* Stated problem
Verbatim output of all the material below is required.

* Given material
○ ○ ○

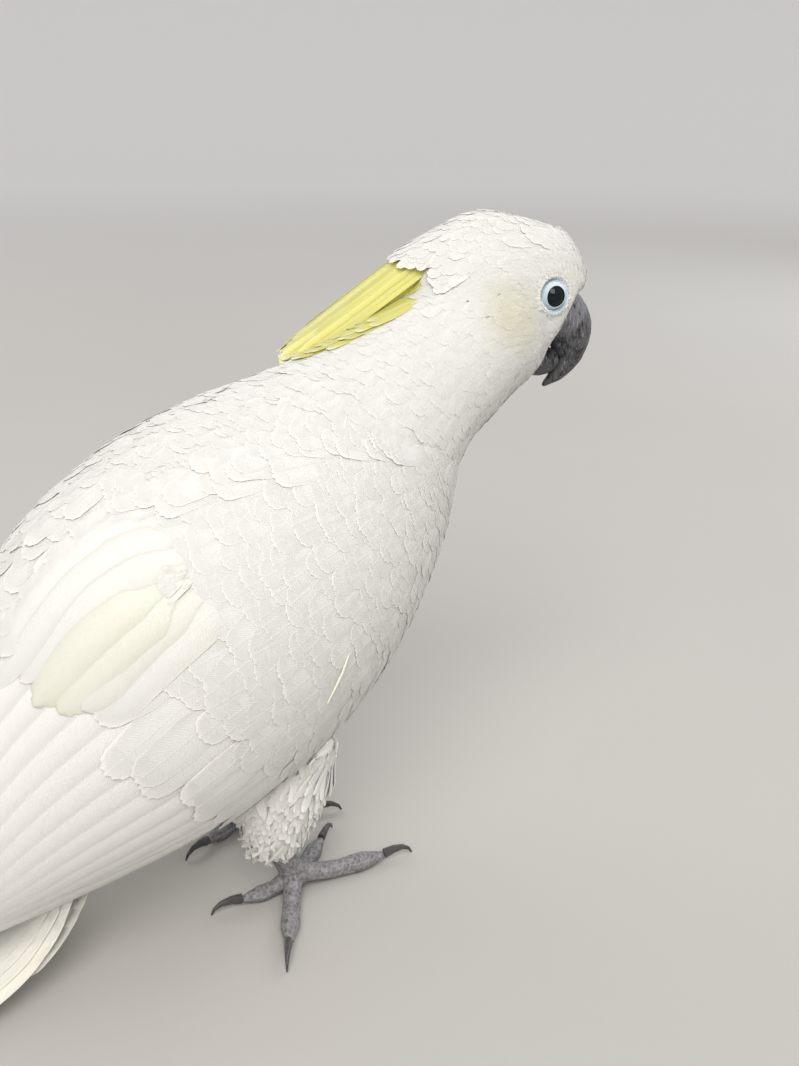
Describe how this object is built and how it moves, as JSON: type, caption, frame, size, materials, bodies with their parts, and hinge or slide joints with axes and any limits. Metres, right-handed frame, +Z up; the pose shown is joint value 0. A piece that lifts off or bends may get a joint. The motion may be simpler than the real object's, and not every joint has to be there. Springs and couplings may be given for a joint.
{
  "type": "white cockatoo",
  "caption": "Life-size sulphur-crested cockatoo standing still with folded wings, crest laid back, head turned a little aside and tail resting on the floor.",
  "frame": {"origin": "middle of the base of the whole bird, on the floor", "axes": "+X ahead along the body, +Y to the bird's left, +Z up"},
  "size_m": [0.4312, 0.1574, 0.2913],
  "materials": {
    "plumage": "soft feathers",
    "crest": "soft feathers",
    "bill": "dull horn with powder",
    "eye": "wet gloss",
    "foot": "scaly skin",
    "claw": "horn"
  },
  "bodies": {
    "root": {"bill_lower": "bill", "bill_upper": "bill", "claw_left_1": "claw", "claw_left_2": "claw", "claw_left_3": "claw", "claw_left_4": "claw", "claw_right_1": "claw", "claw_right_2": "claw", "claw_right_3": "claw", "claw_right_4": "claw", "crest": "plumage", "eye_left": "eye", "eye_right": "eye", "foot_left": "foot", "foot_right": "foot", "head": "plumage", "neck": "plumage", "tail": "plumage", "thigh_left": "plumage", "thigh_right": "plumage", "trunk": "plumage", "wing_left": "plumage", "wing_right": "plumage"}
  },
  "joints": []
}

○ ○ ○

* Task result
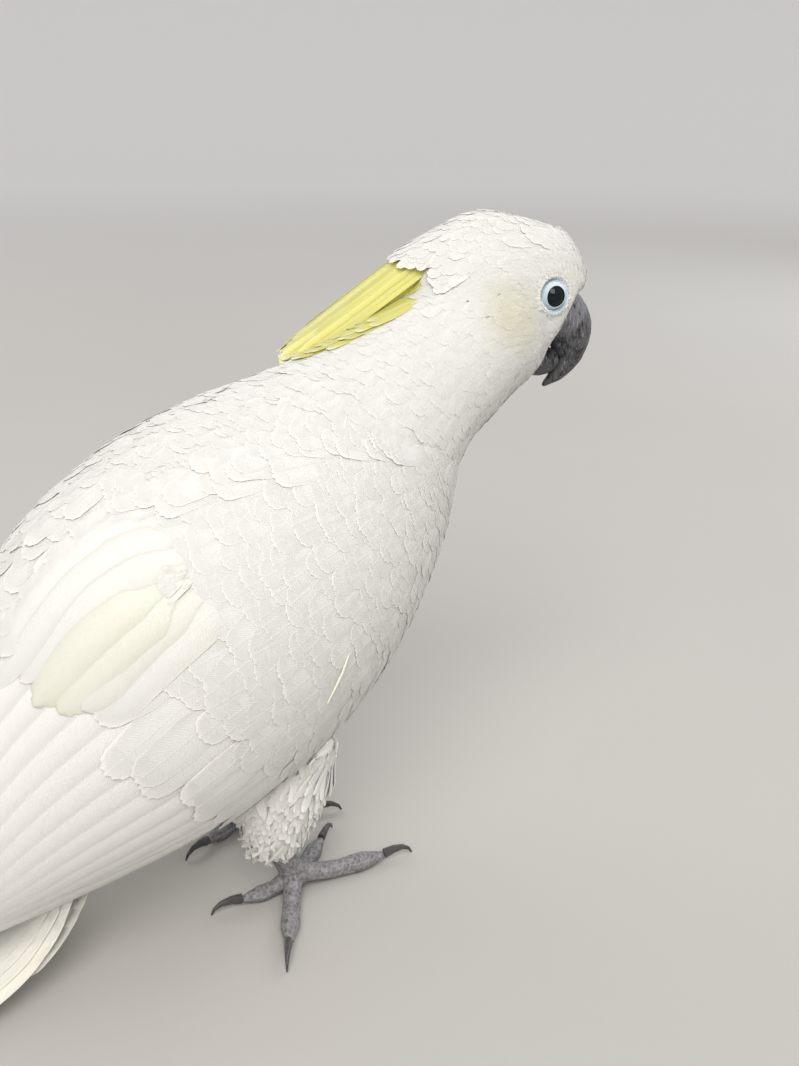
Describe how this object is built and how it moves, as JSON: type, caption, frame, size, materials, bodies with their parts, and hinge or slide joints with axes and any limits. Metres, right-handed frame, +Z up; the pose shown is joint value 0. A piece that lifts off or bends may get a joint. The motion may be simpler than the real object's, and not every joint has to be there. Springs and couplings may be given for a joint.
{
  "type": "white cockatoo",
  "caption": "Life-size sulphur-crested cockatoo standing still with folded wings, crest laid back, head turned a little aside and tail resting on the floor.",
  "frame": {"origin": "middle of the base of the whole bird, on the floor", "axes": "+X ahead along the body, +Y to the bird's left, +Z up"},
  "size_m": [0.4312, 0.1574, 0.2913],
  "materials": {
    "plumage": "soft feathers",
    "crest": "soft feathers",
    "bill": "dull horn with powder",
    "eye": "wet gloss",
    "foot": "scaly skin",
    "claw": "horn"
  },
  "bodies": {
    "root": {"bill_lower": "bill", "bill_upper": "bill", "claw_left_1": "claw", "claw_left_2": "claw", "claw_left_3": "claw", "claw_left_4": "claw", "claw_right_1": "claw", "claw_right_2": "claw", "claw_right_3": "claw", "claw_right_4": "claw", "crest": "plumage", "eye_left": "eye", "eye_right": "eye", "foot_left": "foot", "foot_right": "foot", "head": "plumage", "neck": "plumage", "tail": "plumage", "thigh_left": "plumage", "thigh_right": "plumage", "trunk": "plumage", "wing_left": "plumage", "wing_right": "plumage"}
  },
  "joints": []
}